Convert ing cable

 

New member
Username: Stevekun

New York, NY USA

Post Number: 1
Registered: Jan-09
I purchased a new sub-woofer which requires an RCA jack. I have a speaker wire buried in the wall which has one end at the spot where i want to put the subwoffer and the other end at the receiver. Can I convert this speaker wire to an RCA cable. I saw some ends at Radio shack which sdeem to use one wire and a ground. Can i use one of the wires as "the wire" and the other as the ground?
 

Platinum Member
Username: Glasswolf

Raccoon City, MI USA

Post Number: 12253
Registered: Dec-03
eh, you *can* yes, but there will be no shielding, and the impedance won't be correct, so the result may be less than stellar.
You'd be better off cutting out some drywall and laying in an in-wall RCA line with RCA jacks at either end, or just laying an RCA sub cable under the carpet or flooring, or behind the trim/kick boards around the bottem edge of the walls, and doing it properly instead of trying to rig a so-so work around.
 

Platinum Member
Username: Jan_b_vigne

Dallas, TX

Post Number: 13279
Registered: May-04
.

Shielding is probably not that important in a subwoofer cable but you still don't want to use a speaker cable as an interconnect unless it is the only choice. With RF and EMI everywhere in the modern home you might pick up some noise from an unshielded cable but the only way to know that is to try. If you try this you are aware you need to use RCA's on each and and run this from the LFE outputs of your receiver, right? You cannot run speaker level outputs into a line level input and not have problems.
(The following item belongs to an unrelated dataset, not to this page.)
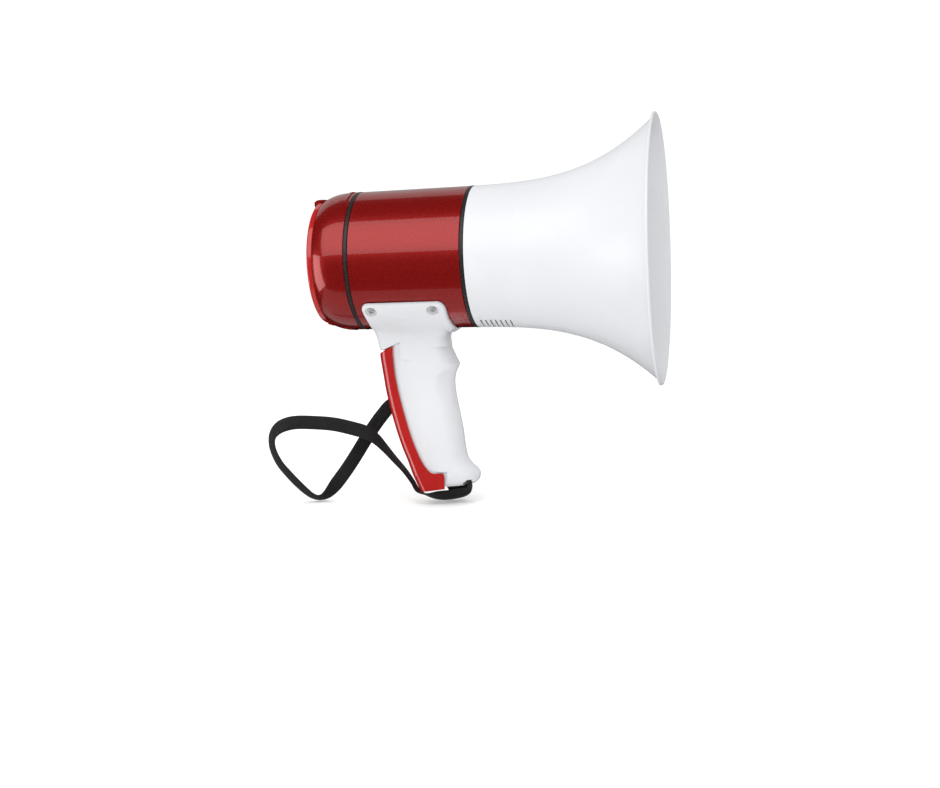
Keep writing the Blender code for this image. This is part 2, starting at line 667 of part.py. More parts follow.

The correct way to solve this problem is to return the subwoofer in exchange for a unit with speaker level inputs. This should gain you a better subwoofer in the deal.




"I saw some ends at Radio shack which sdeem to use one wire and a ground. Can i use one of the wires as "the wire" and the other as the ground?"

I'm a little leary of suggesting patching anything together when the person doing the patching isn't even familiar with the terminology for "the wire". If you've not done this sufficient times to know what you should do, there's a good chance you can screw this up and your receiver might not be too happy with your work - not happy as in stops working.

You can try the suggestion above for running cable around the baseboards or you can try pulling a RCA interconnect through the wall. Use your speaker cable as a pull wire and make very secure but very tidy splices and pull very gently. If you get stuck and pull too hard, you could end up with no cable at one end of your wall.



I would strongly suggest a different subwoofer.